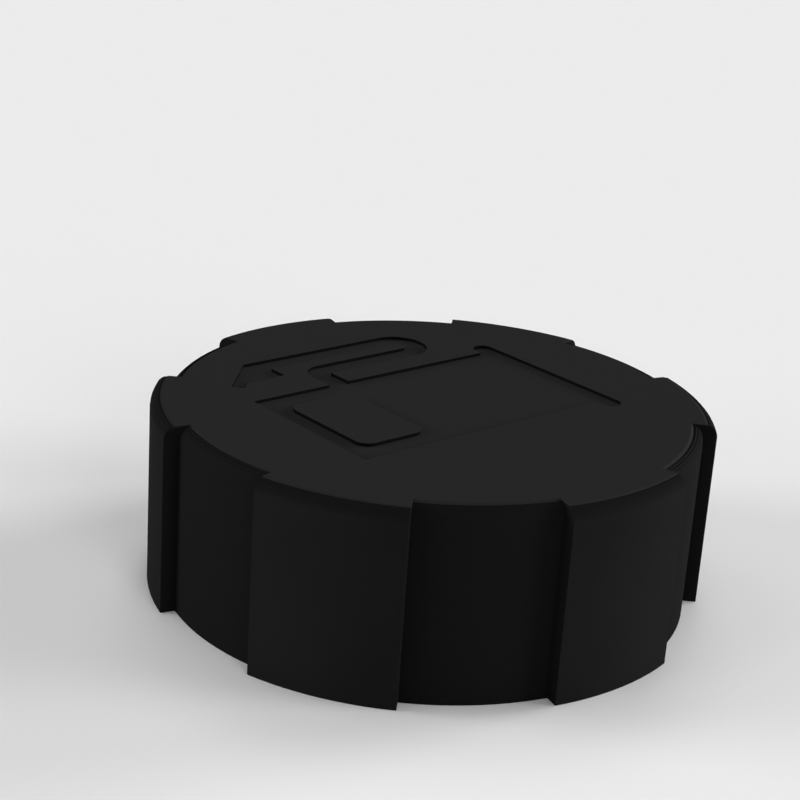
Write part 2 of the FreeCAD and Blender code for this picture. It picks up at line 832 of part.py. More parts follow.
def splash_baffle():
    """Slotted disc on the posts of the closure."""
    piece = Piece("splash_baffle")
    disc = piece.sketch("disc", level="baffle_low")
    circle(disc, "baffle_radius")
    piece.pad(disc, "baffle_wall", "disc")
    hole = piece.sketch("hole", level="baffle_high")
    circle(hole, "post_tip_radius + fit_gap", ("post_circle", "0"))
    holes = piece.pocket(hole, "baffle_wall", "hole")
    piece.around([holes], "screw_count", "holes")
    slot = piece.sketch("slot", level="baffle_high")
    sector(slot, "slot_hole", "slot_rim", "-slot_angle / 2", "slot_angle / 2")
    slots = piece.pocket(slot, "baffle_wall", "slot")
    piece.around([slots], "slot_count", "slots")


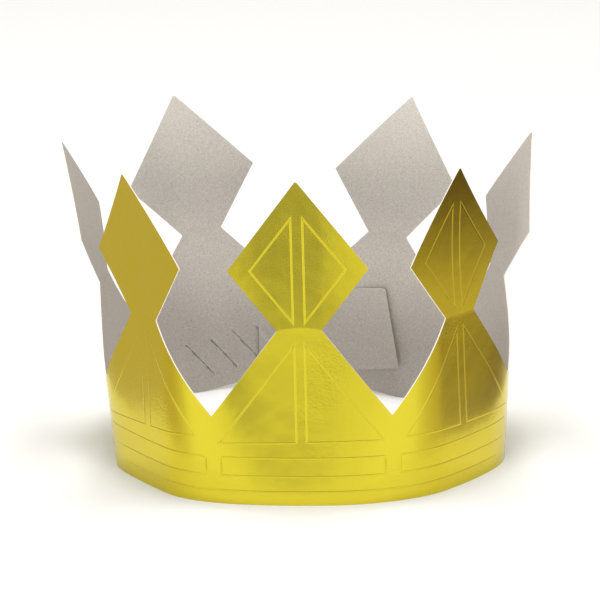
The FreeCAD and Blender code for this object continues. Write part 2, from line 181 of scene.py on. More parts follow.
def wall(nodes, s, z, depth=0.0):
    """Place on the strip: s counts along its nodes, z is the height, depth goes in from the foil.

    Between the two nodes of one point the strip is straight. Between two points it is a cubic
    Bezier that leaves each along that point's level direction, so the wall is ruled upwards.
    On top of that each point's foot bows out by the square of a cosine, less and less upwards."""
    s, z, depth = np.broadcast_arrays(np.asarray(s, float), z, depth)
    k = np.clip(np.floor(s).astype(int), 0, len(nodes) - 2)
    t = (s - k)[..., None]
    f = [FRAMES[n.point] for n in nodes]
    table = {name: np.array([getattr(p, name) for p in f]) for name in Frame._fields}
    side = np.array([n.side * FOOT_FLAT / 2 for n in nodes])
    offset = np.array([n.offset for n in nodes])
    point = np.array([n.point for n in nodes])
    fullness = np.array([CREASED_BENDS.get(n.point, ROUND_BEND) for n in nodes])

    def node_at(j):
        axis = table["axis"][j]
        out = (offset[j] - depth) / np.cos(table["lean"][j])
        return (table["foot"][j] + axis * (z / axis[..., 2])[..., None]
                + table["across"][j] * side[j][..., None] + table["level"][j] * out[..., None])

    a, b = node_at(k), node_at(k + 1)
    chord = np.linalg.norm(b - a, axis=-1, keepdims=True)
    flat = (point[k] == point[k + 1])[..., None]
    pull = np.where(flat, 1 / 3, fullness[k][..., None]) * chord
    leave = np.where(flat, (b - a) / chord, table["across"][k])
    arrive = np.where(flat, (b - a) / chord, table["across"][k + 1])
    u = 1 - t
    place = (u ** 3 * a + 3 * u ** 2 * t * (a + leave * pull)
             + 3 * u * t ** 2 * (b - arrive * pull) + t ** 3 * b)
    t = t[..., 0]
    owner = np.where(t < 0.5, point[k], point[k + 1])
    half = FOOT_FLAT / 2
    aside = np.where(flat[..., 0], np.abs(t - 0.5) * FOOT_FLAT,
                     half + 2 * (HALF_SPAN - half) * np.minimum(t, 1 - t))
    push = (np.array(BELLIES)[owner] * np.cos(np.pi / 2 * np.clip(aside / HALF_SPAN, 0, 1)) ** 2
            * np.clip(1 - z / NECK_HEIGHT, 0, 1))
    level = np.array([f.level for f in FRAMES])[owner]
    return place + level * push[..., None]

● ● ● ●

GOAL → Reproduce verbatim only the segment of the listing bounded by the line containing "The FreeCAD and Blender code for this object" and the line containing "side[j][..., None] +", with both boundary lines included.

FULL ANSWER →
The FreeCAD and Blender code for this object continues. Write part 2, from line 181 of scene.py on. More parts follow.
def wall(nodes, s, z, depth=0.0):
    """Place on the strip: s counts along its nodes, z is the height, depth goes in from the foil.

    Between the two nodes of one point the strip is straight. Between two points it is a cubic
    Bezier that leaves each along that point's level direction, so the wall is ruled upwards.
    On top of that each point's foot bows out by the square of a cosine, less and less upwards."""
    s, z, depth = np.broadcast_arrays(np.asarray(s, float), z, depth)
    k = np.clip(np.floor(s).astype(int), 0, len(nodes) - 2)
    t = (s - k)[..., None]
    f = [FRAMES[n.point] for n in nodes]
    table = {name: np.array([getattr(p, name) for p in f]) for name in Frame._fields}
    side = np.array([n.side * FOOT_FLAT / 2 for n in nodes])
    offset = np.array([n.offset for n in nodes])
    point = np.array([n.point for n in nodes])
    fullness = np.array([CREASED_BENDS.get(n.point, ROUND_BEND) for n in nodes])

    def node_at(j):
        axis = table["axis"][j]
        out = (offset[j] - depth) / np.cos(table["lean"][j])
        return (table["foot"][j] + axis * (z / axis[..., 2])[..., None]
                + table["across"][j] * side[j][..., None] + table["level"][j] * out[..., None])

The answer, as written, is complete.